◆ MATERIAL SUPPLIED ◆
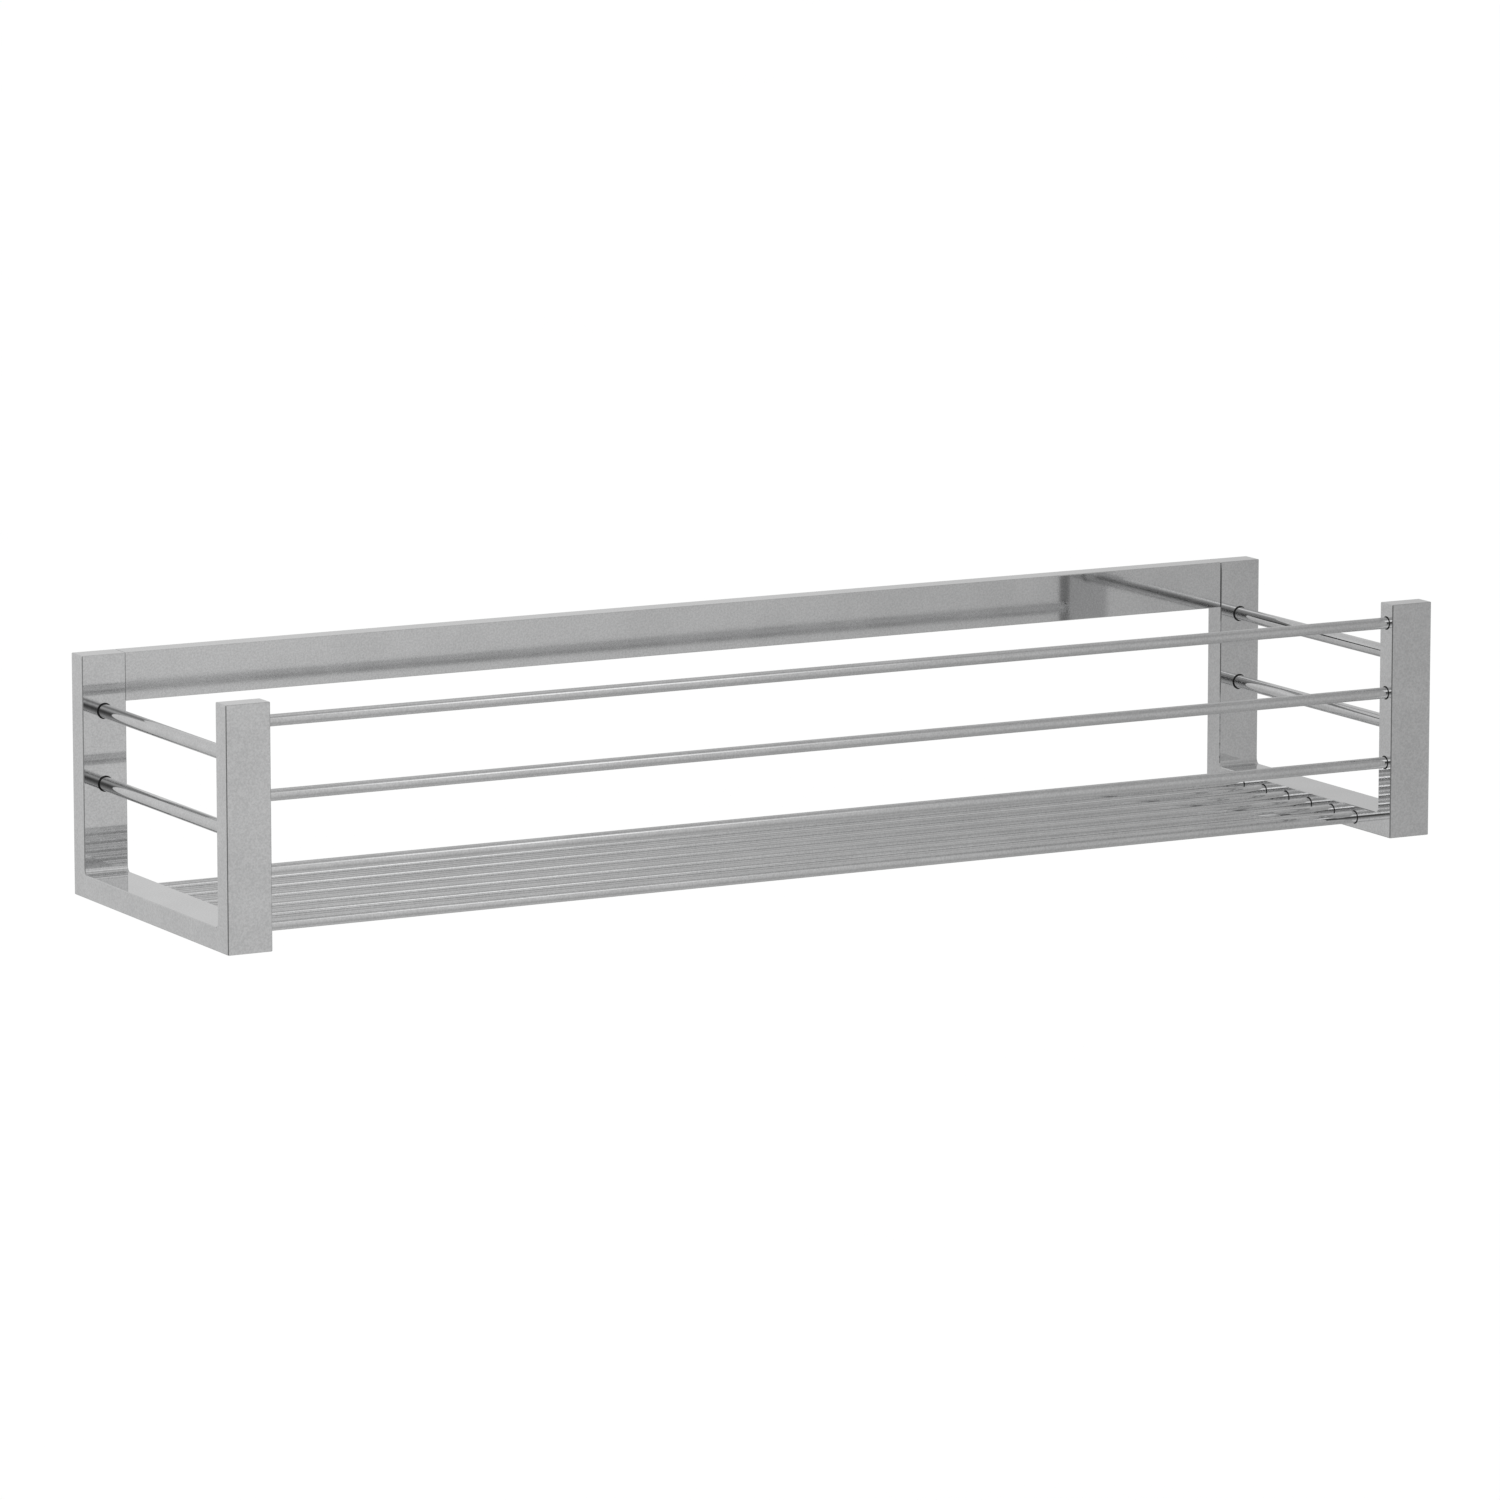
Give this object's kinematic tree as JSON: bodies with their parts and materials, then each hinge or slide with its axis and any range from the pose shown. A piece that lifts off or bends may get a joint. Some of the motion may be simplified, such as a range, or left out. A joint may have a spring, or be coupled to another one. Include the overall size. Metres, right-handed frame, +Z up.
{
  "type": "towel rack",
  "caption": "Wall-mounted chrome towel rack: U-shaped flat-bar ends, a back bar, front and side rods and a floor of rods make an open basket for folded towels.",
  "frame": {"origin": "centre of the back bar's wall face, midway along the rack", "axes": "+X along the wall to the right as seen from the room, +Y into the wall, +Z up; the rack stands out from the wall towards -Y"},
  "size_m": [0.58, 0.154, 0.1035],
  "materials": {
    "chrome_bar": "polished chrome plate on flat bar",
    "chrome_rod": "polished chrome plate on round rod",
    "seat_ring": "matt black nylon",
    "plated_steel": "bright zinc plate, lightly brushed"
  },
  "bodies": {
    "root": {"left_end_frame": "chrome_bar", "right_end_frame": "chrome_bar", "back_bar": "chrome_bar", "front_rod_top": "chrome_rod", "front_rod_middle": "chrome_rod", "front_rod_bottom": "chrome_rod", "floor_rod_1": "chrome_rod", "floor_rod_2": "chrome_rod", "floor_rod_3": "chrome_rod", "floor_rod_4": "chrome_rod", "floor_rod_5": "chrome_rod", "floor_rod_6": "chrome_rod", "left_side_rod_upper": "chrome_rod", "left_side_rod_lower": "chrome_rod", "right_side_rod_upper": "chrome_rod", "right_side_rod_lower": "chrome_rod", "left_front_rod_rings": "seat_ring", "right_front_rod_rings": "seat_ring", "left_floor_rod_rings": "seat_ring", "right_floor_rod_rings": "seat_ring", "left_side_rod_rings": "seat_ring", "right_side_rod_rings": "seat_ring", "left_joining_plate": "plated_steel", "right_joining_plate": "plated_steel", "joining_screws": "plated_steel", "left_wall_bracket": "plated_steel", "right_wall_bracket": "plated_steel", "left_grub_screw": "plated_steel", "right_grub_screw": "plated_steel"}
  },
  "joints": []
}
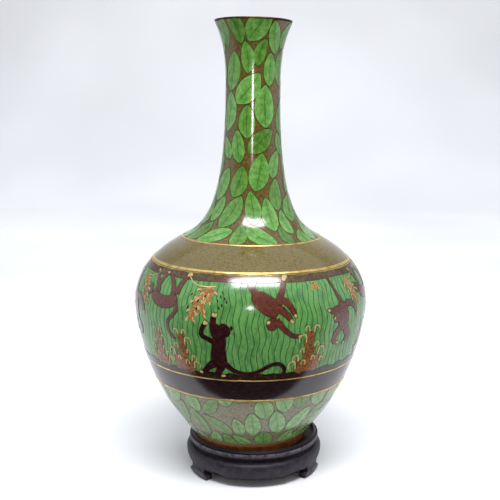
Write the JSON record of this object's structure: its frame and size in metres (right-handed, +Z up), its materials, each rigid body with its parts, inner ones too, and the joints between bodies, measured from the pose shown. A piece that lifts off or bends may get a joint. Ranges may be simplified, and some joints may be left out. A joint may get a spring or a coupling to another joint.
{
  "type": "cloisonne bottle vase on a carved wood stand",
  "caption": "Long-necked round-bellied enamelled copper vase, hollow with an open mouth, resting in the dish of a low round carved hardwood stand on scroll feet.",
  "frame": {"origin": "on the floor under the axis of the vase, which is the centre of the whole part's box", "axes": "+Z up along the vase's axis; -Y is the side with the standing monkey, seen from the front; +X to the right seen from the front"},
  "size_m": [0.212, 0.212, 0.4098],
  "materials": {
    "enamelled_copper": "glossy green cloisonne enamel with flush gilt copper wires on copper",
    "stained_hardwood": "near-black stained carved hardwood with a worn satin polish"
  },
  "bodies": {
    "root": {"vase": "enamelled_copper", "wood_stand": "stained_hardwood"}
  },
  "joints": []
}
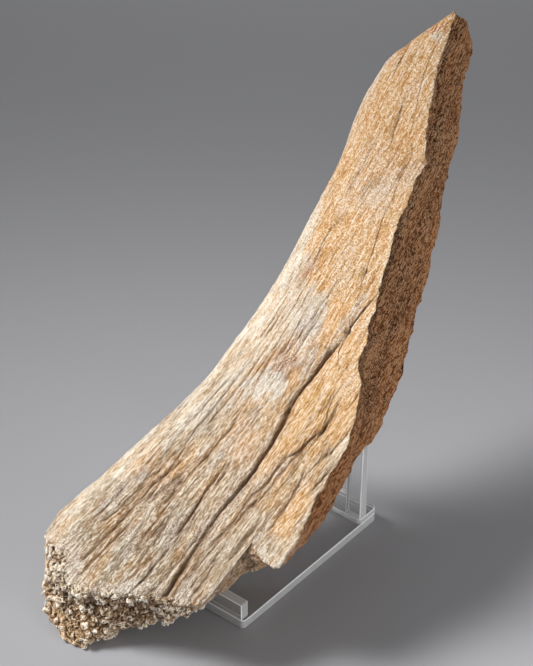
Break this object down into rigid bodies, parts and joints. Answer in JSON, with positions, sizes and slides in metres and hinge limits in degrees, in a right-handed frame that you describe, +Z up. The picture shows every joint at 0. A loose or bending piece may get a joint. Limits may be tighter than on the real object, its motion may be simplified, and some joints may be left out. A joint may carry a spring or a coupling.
{
  "type": "fossil mammoth leg bone on stand",
  "caption": "Broken piece of fossil mammoth leg bone with a fanned, furrowed lower end and open spongy bone at the heel, leaning back on a small clear acrylic stand.",
  "frame": {"origin": "the middle of the bounding box, on the surface that the object stands on", "axes": "+Z up, +Y from the bone's heel towards its raised tip, which is the back of the stand, +X to the right as seen from the front"},
  "size_m": [0.1354, 0.3008, 0.2279],
  "materials": {
    "fossil_bone": "dry, fibrous, ochre and cream with grey patches",
    "clear_acrylic": "clear, polished"
  },
  "bodies": {
    "root": {"bone": "fossil_bone", "acrylic_base": "clear_acrylic", "acrylic_front_lip": "clear_acrylic", "acrylic_rear_bar": "clear_acrylic", "acrylic_post_left": "clear_acrylic", "acrylic_post_right": "clear_acrylic"}
  },
  "joints": []
}
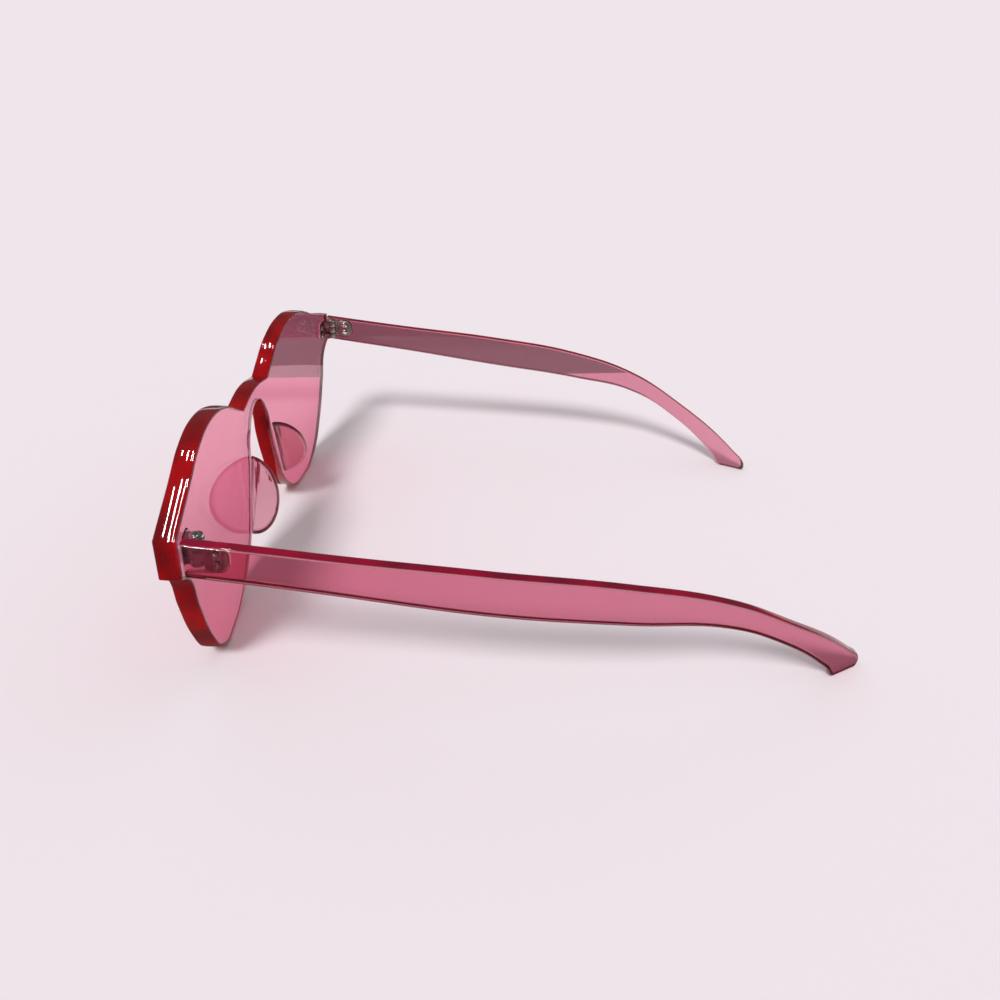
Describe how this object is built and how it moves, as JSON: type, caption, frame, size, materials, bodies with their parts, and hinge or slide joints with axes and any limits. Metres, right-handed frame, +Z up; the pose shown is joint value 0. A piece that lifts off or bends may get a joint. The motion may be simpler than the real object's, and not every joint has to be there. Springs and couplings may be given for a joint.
{
  "type": "sunglasses",
  "caption": "Round sunglasses with a one-piece tinted clear front, nose pads and two folding temples on small metal hinges.",
  "frame": {"origin": "on the table, under the middle of the open sunglasses' box", "axes": "+X to the wearer's left across the symmetric front, +Y back along the temples, +Z up"},
  "size_m": [0.1414, 0.1544, 0.0532],
  "materials": {
    "front_plastic": "gloss",
    "temple_plastic": "gloss",
    "pad_plastic": "gloss",
    "leaf_metal": "satin",
    "screw_metal": "gloss"
  },
  "bodies": {
    "front": {"front_plate": "front_plastic", "nose_pad_left": "pad_plastic", "nose_pad_right": "pad_plastic", "hinge_front_leaf_left": "leaf_metal", "hinge_front_leaf_right": "leaf_metal", "front_leaf_screw_left_upper": "screw_metal", "front_leaf_screw_left_lower": "screw_metal", "front_leaf_screw_right_upper": "screw_metal", "front_leaf_screw_right_lower": "screw_metal", "pivot_screw_left": "screw_metal", "pivot_screw_right": "screw_metal"},
    "left_temple": {"temple_left": "temple_plastic", "hinge_temple_leaf_left": "leaf_metal", "temple_leaf_screw_left_upper": "screw_metal", "temple_leaf_screw_left_lower": "screw_metal"},
    "right_temple": {"temple_right": "temple_plastic", "hinge_temple_leaf_right": "leaf_metal", "temple_leaf_screw_right_upper": "screw_metal", "temple_leaf_screw_right_lower": "screw_metal"}
  },
  "joints": [
    {"name": "left_temple_fold", "type": "hinge", "parent": "front", "child": "left_temple", "pos_m": [0.0656, -0.06617, 0.0401], "axis": [0, 0, 1], "range_deg": [0, 87]},
    {"name": "right_temple_fold", "type": "hinge", "parent": "front", "child": "right_temple", "pos_m": [-0.0656, -0.06617, 0.0401], "axis": [0, 0, -1], "range_deg": [0, 81]}
  ]
}
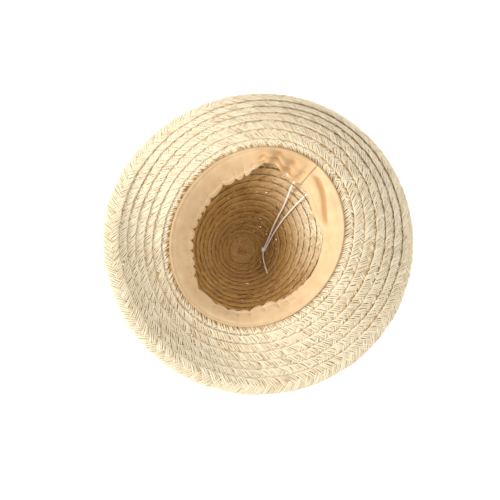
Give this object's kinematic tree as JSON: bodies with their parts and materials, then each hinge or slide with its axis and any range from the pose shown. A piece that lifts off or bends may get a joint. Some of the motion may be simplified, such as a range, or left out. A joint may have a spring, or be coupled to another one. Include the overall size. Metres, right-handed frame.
{
  "type": "straw sun hat",
  "caption": "Wide-brimmed straw sun hat with a conical crown of lapped plaited rows, a gathered cloth sweatband and a knotted drawstring, resting on its crown.",
  "frame": {"origin": "centre of the flat tip of the crown, which the hat stands on", "axes": "+Z out of the mouth along the hat's axis, -Y towards the front of the hat, +Y towards the back seam"},
  "size_m": [0.3093, 0.3273, 0.1481],
  "materials": {
    "straw": "plaited natural straw, matt with a slight sheen",
    "sweatband_cloth": "smooth tan cotton cloth, matt",
    "thread": "cream sewing thread",
    "cord": "cream cotton cord"
  },
  "bodies": {
    "hat": {"crown_button": "straw", "crown_row_02": "straw", "crown_row_03": "straw", "crown_row_04": "straw", "crown_row_05": "straw", "crown_row_06": "straw", "crown_row_07": "straw", "crown_row_08": "straw", "crown_row_09": "straw", "crown_row_10": "straw", "crown_row_11": "straw", "crown_row_12": "straw", "crown_row_13": "straw", "crown_row_14": "straw", "crown_row_15": "straw", "brim_row_1": "straw", "brim_row_2": "straw", "brim_row_3": "straw", "brim_row_4": "straw", "brim_row_5": "straw", "brim_row_6": "straw", "brim_row_7": "straw", "sweatband": "sweatband_cloth", "sweatband_thread": "thread", "drawstring_in_casing": "cord"},
    "drawstring": {"drawstring_left_leg": "cord", "drawstring_right_leg": "cord", "drawstring_knot": "cord", "drawstring_tail": "cord"}
  },
  "joints": [
    {"name": "drawstring_lift", "type": "hinge", "parent": "hat", "child": "drawstring", "pos_m": [0.0051, 0.068, 0.0958], "axis": [-0.9947, 0.1027, 0.0035], "range_deg": [0, 120]}
  ]
}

◆ REQUIRED WORK ◆
Tally the lines above containing "into". Answer with the count only.

◆ EXERCISE ANSWER ◆
2